---------- Given material

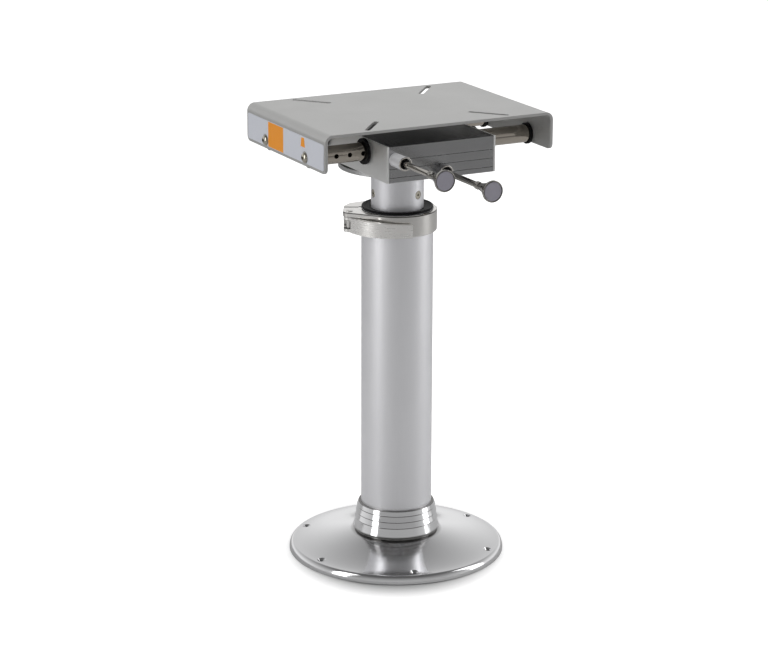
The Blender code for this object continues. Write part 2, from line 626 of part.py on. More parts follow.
def build_riser():
    """The inner column with its foot bush and the three screws that hold the spindle."""
    inner = RISER_RADIUS - RISER_WALL
    riser = pipe("inner_tube", RISER_RADIUS, inner, RISER_BOTTOM, RISER_TOP, "satin_aluminium",
                 BIG_STEPS)
    bush_outer = COLUMN_RADIUS - COLUMN_WALL - RUN_GAP - 0.1 * MM
    bush_bore = RISER_RADIUS + SEAT_GAP
    lip = inner - 2.0 * MM
    foot = RISER_BOTTOM - SEAT_GAP - FOOT_BUSH_FLOOR
    profile = [(bush_bore, foot + FOOT_BUSH_HEIGHT), (bush_outer, foot + FOOT_BUSH_HEIGHT),
               (bush_outer, foot), (lip, foot), (lip, foot + FOOT_BUSH_FLOOR), (bush_bore, foot + FOOT_BUSH_FLOOR)]
    turned("lower_guide_bush", profile, "black_plastic", BIG_STEPS, True)

    holes = []
    for index, angle in enumerate(RISER_SCREW_ANGLES, 1):
        face = on_circle(RISER_RADIUS - 0.4 * MM, angle, RISER_TOP - RISER_SCREW_DROP)
        turn = (0.0, math.pi / 2, angle)
        sizes = (RISER_SCREW_RADIUS, RISER_SCREW_HEAD, RISER_SCREW_LENGTH, face, turn)
        flat_head_screw("spindle_screw_%d" % index, *sizes, "bright_steel")
        holes.append(flat_head_cutter("spindle_screw_hole_%d" % index, *sizes))
    cut(riser, *holes)
    return holes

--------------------

**Given problem:** Give back the whole listing, word for word.

**The completed task:**
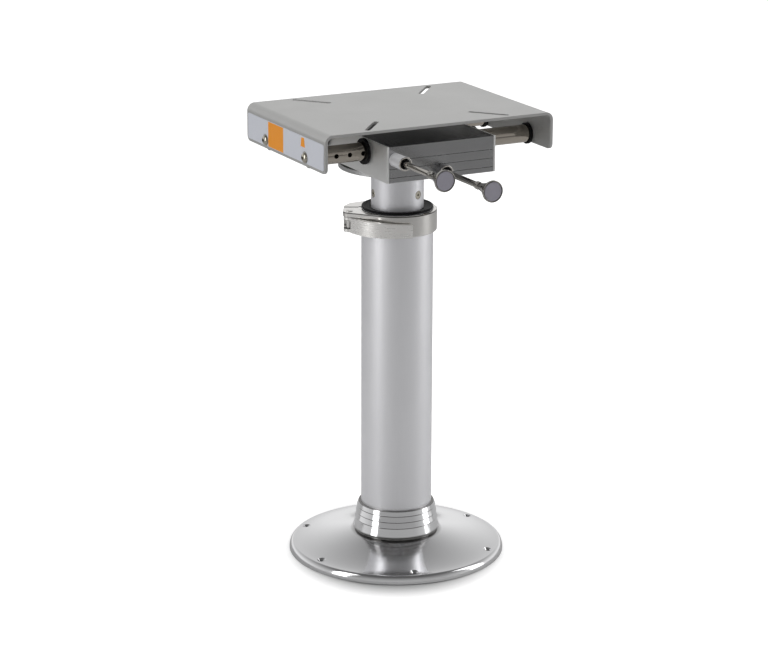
The Blender code for this object continues. Write part 2, from line 626 of part.py on. More parts follow.
def build_riser():
    """The inner column with its foot bush and the three screws that hold the spindle."""
    inner = RISER_RADIUS - RISER_WALL
    riser = pipe("inner_tube", RISER_RADIUS, inner, RISER_BOTTOM, RISER_TOP, "satin_aluminium",
                 BIG_STEPS)
    bush_outer = COLUMN_RADIUS - COLUMN_WALL - RUN_GAP - 0.1 * MM
    bush_bore = RISER_RADIUS + SEAT_GAP
    lip = inner - 2.0 * MM
    foot = RISER_BOTTOM - SEAT_GAP - FOOT_BUSH_FLOOR
    profile = [(bush_bore, foot + FOOT_BUSH_HEIGHT), (bush_outer, foot + FOOT_BUSH_HEIGHT),
               (bush_outer, foot), (lip, foot), (lip, foot + FOOT_BUSH_FLOOR), (bush_bore, foot + FOOT_BUSH_FLOOR)]
    turned("lower_guide_bush", profile, "black_plastic", BIG_STEPS, True)

    holes = []
    for index, angle in enumerate(RISER_SCREW_ANGLES, 1):
        face = on_circle(RISER_RADIUS - 0.4 * MM, angle, RISER_TOP - RISER_SCREW_DROP)
        turn = (0.0, math.pi / 2, angle)
        sizes = (RISER_SCREW_RADIUS, RISER_SCREW_HEAD, RISER_SCREW_LENGTH, face, turn)
        flat_head_screw("spindle_screw_%d" % index, *sizes, "bright_steel")
        holes.append(flat_head_cutter("spindle_screw_hole_%d" % index, *sizes))
    cut(riser, *holes)
    return holes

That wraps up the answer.